Environment information:

EC2 Instance: trn1.32.xlarge

OS: Ubuntu 20.04

Neuron Pytorch: Latest 2.18

wfckl789 commented 2 months ago

I guess is this because neuron cc doesn't support some tensor operations from nn.embedding()? I did some comparative experiments finding that replacing all layers with nn.Linear() is ok but remaining layyer nn.embedding() will raise crash.

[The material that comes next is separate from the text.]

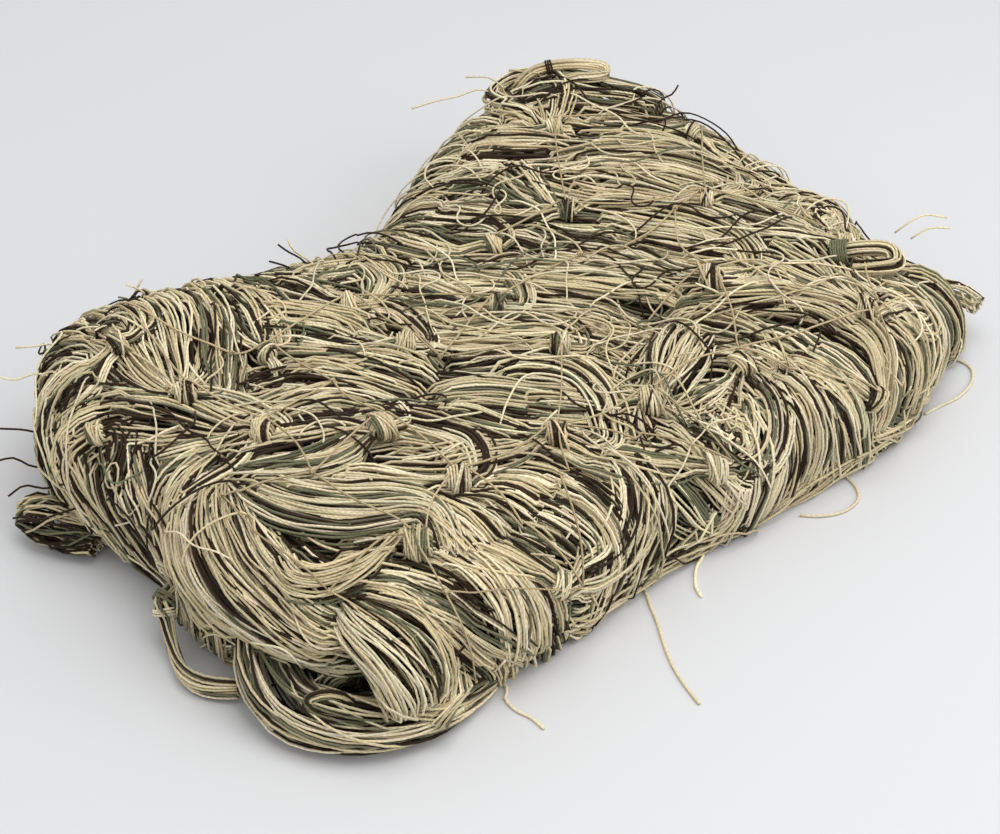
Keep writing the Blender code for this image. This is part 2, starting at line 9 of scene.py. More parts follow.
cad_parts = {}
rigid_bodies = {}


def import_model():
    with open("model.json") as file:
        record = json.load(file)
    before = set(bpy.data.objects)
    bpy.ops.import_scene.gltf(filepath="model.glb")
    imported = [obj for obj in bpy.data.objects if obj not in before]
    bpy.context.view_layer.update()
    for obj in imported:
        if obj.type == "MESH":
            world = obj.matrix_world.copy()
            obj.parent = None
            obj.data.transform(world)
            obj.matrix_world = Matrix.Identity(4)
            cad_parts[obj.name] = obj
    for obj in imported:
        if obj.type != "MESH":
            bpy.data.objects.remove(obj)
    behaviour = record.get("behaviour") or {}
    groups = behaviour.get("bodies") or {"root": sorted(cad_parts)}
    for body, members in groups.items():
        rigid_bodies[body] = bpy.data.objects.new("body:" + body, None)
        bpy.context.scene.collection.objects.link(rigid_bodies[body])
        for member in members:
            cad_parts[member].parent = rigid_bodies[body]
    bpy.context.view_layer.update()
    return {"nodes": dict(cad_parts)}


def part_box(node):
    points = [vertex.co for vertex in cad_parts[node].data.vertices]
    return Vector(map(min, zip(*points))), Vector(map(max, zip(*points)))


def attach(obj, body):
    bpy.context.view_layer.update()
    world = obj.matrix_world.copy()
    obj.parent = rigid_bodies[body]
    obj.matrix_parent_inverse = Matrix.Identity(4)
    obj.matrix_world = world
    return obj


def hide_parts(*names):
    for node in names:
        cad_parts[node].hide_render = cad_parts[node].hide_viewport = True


for old in list(bpy.data.objects):  # the starting cube, light and camera
    bpy.data.objects.remove(old)
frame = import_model()
rng = np.random.default_rng(20)
fullTurn = 2 * math.pi
skyward = np.array([0.0, 0, 1])


def addObject(name, data):
    made = bpy.data.objects.new(name, data)
    bpy.context.collection.objects.link(made)
    return made


def aim(thing, place, target):
    thing.location = place
    thing.rotation_euler = (Vector(target) - thing.location).to_track_quat("-Z", "Y").to_euler()


view = {"turn": -45, "rise": 38, "away": 1.5, "lens": 103.6, "target": (0, 0, 0.03)}


def addCamera(spec):
    turn, rise = math.radians(spec["turn"]), math.radians(spec["rise"])
    back = Vector((math.sin(turn) * math.cos(rise), -math.cos(turn) * math.cos(rise), math.sin(rise)))
    camera = addObject("camera", bpy.data.cameras.new("camera"))
    camera.data.lens = spec["lens"]
    aim(camera, Vector(spec["target"]) + back * spec["away"], spec["target"])
    bpy.context.scene.camera = camera


addCamera(view)


def unit(v):
    return v / np.maximum(np.linalg.norm(v, axis=-1, keepdims=True), 1e-12)


def wayAt(turn):
    return np.array([math.cos(turn), math.sin(turn)])


def easeIn(t):
    t = np.clip(t, 0, 1)
    return t * t * (3 - 2 * t)


def mm(rows):
    return np.array(rows) * 0.001


def smoothLine(points, step=0.0015):  # even points on a smooth curve through the given ones
    points = np.asarray(points, float)
    if len(points) == 2:
        points = np.array([points[0], points.mean(0), points[1]])
    padded = np.vstack([2 * points[0] - points[1], points, 2 * points[-1] - points[-2]])
    legs = []
    for i in range(1, len(padded) - 2):
        a, b, c, d = padded[i - 1:i + 3]
        t = np.linspace(0, 1, 24, endpoint=False)[:, None]
        m1, m2 = (c - a) / 2, (d - b) / 2
        legs.append((2 * t**3 - 3 * t**2 + 1) * b + (t**3 - 2 * t**2 + t) * m1
                    + (3 * t**2 - 2 * t**3) * c + (t**3 - t**2) * m2)
    line = np.vstack(legs + [points[-1:]])
    run = np.r_[0, np.cumsum(np.linalg.norm(np.diff(line, axis=0), axis=1))]
    at = np.linspace(0, run[-1], max(4, int(round(run[-1] / step)) + 1))
    return np.stack([np.interp(at, run, line[:, k]) for k in range(line.shape[1])], 1)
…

jluntamazon commented 2 months ago

Hi @wfckl789, thank you for the example!

We were able to reproduce the problem and are looking into making a fix.

This is an internal error to the compiler that appears to occur with this specific sequence of instructions. We’ll update here when we have a fix available.